• [The problem]: Starting at the line that contains "for item in" and stopping at the line that contains "obj.parent = empty", repeat every line exactly, the two end lines included, and nothing else.

▼

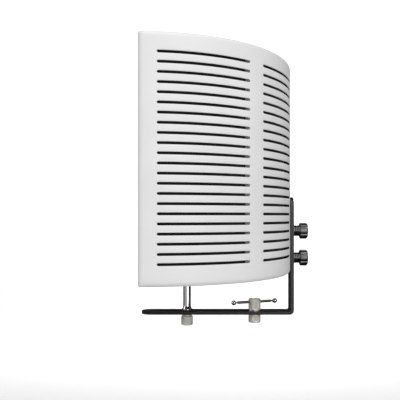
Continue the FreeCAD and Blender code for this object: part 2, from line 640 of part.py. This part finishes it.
make_outer_shell()
make_channel("left_channel", "-dims.side_channel_angle", "dims.side_channel_half")
make_channel("right_channel", "dims.side_channel_angle", "dims.side_channel_half")
make_channel("back_channel", "0", "dims.back_channel_half")
make_foam()
make_weld_nuts()
make_shield_pad()
make_bracket()
for knob_name, knob_height in KNOB_HEIGHTS.items():
    make_knob(knob_name, knob_height)
make_stand_clamp()
make_mic_post()
doc.recompute()

for item in doc.Objects:
    failed = [state for state in item.State if state in ("Invalid", "Error")]
    assert not failed, f"{item.Label} did not compute: {item.State}"
for part in nodes:
    assert not part.Shape.isNull(), f"{part.Label} has no shape"
    assert part.Shape.isValid(), f"{part.Label} is not valid"
    assert part.Shape.Solids, f"{part.Label} has no solid"

os.makedirs("parts", exist_ok=True)
for part in nodes:
    part.Shape.exportStep(f"parts/{part.Label}.step")
    box = part.Shape.BoundBox
    print(f"{part.Label}: {len(part.Shape.Solids)} solid(s), {part.Shape.Volume / 1000:.2f} cm3, "
          f"x {box.XMin:.1f}..{box.XMax:.1f} y {box.YMin:.1f}..{box.YMax:.1f} "
          f"z {box.ZMin:.1f}..{box.ZMax:.1f}")
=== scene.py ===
import math
import bmesh
import bpy
import mathutils
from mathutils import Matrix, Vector


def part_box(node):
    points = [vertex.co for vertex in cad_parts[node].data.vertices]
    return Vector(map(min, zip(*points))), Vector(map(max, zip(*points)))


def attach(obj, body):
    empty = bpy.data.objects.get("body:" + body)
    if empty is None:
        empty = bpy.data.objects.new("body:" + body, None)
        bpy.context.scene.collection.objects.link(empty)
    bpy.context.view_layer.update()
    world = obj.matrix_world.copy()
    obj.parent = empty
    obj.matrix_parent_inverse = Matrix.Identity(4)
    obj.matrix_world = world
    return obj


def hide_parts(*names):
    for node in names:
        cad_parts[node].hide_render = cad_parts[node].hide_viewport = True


# A microphone isolation shield on its L-shaped bracket. Metres; +Z up, +X towards the back of
# the shield, the origin at the mouth of the stand thread.

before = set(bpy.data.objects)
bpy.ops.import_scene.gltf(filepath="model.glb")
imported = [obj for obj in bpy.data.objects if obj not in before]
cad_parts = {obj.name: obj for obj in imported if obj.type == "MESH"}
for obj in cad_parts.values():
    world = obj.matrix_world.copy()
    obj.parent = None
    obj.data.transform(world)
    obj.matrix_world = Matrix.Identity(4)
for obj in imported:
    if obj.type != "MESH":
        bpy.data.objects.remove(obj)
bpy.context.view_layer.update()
scene = bpy.context.scene

MM = 0.001


# ---------------------------------------------------------------- sizes

SHELL_LOW, SHELL_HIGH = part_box("outer_shell")
SHELL_R = 211 * MM
SHELL_AXIS_X = SHELL_HIGH[0] - SHELL_R
SHELL_HEIGHT = SHELL_HIGH[2] - SHELL_LOW[2]
SHELL_HALF_ANGLE = math.radians(89.4)
SHELL_SHEET = 1.0 * MM
SHELL_FLANGE = 16 * MM
EDGE_ROLL = 6 * MM
FOAM_THICK = 40 * MM
FOAM_HALF_ANGLE = math.radians(88.6)
# how square the outline's corners are: 2 is round, more is squarer
CORNER_POWER = 5

SLOT_COUNT = 22
SLOT_PITCH = 12 * MM
SLOT_FIRST = 27 * MM
SLOT_HALF_GAP = 1.7 * MM
SLOT_LIP = 0.7 * MM
SLOT_DEPTH = 1.3 * MM
SLOT_HALF_SWEEP = math.radians(17.3)
SLOT_MIDDLES = [math.radians(a) for a in (-65.9, -24.3, 24.3, 65.9)]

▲

• [Written answer]:
for item in doc.Objects:
    failed = [state for state in item.State if state in ("Invalid", "Error")]
    assert not failed, f"{item.Label} did not compute: {item.State}"
for part in nodes:
    assert not part.Shape.isNull(), f"{part.Label} has no shape"
    assert part.Shape.isValid(), f"{part.Label} is not valid"
    assert part.Shape.Solids, f"{part.Label} has no solid"

os.makedirs("parts", exist_ok=True)
for part in nodes:
    part.Shape.exportStep(f"parts/{part.Label}.step")
    box = part.Shape.BoundBox
    print(f"{part.Label}: {len(part.Shape.Solids)} solid(s), {part.Shape.Volume / 1000:.2f} cm3, "
          f"x {box.XMin:.1f}..{box.XMax:.1f} y {box.YMin:.1f}..{box.YMax:.1f} "
          f"z {box.ZMin:.1f}..{box.ZMax:.1f}")
=== scene.py ===
import math
import bmesh
import bpy
import mathutils
from mathutils import Matrix, Vector


def part_box(node):
    points = [vertex.co for vertex in cad_parts[node].data.vertices]
    return Vector(map(min, zip(*points))), Vector(map(max, zip(*points)))


def attach(obj, body):
    empty = bpy.data.objects.get("body:" + body)
    if empty is None:
        empty = bpy.data.objects.new("body:" + body, None)
        bpy.context.scene.collection.objects.link(empty)
    bpy.context.view_layer.update()
    world = obj.matrix_world.copy()
    obj.parent = empty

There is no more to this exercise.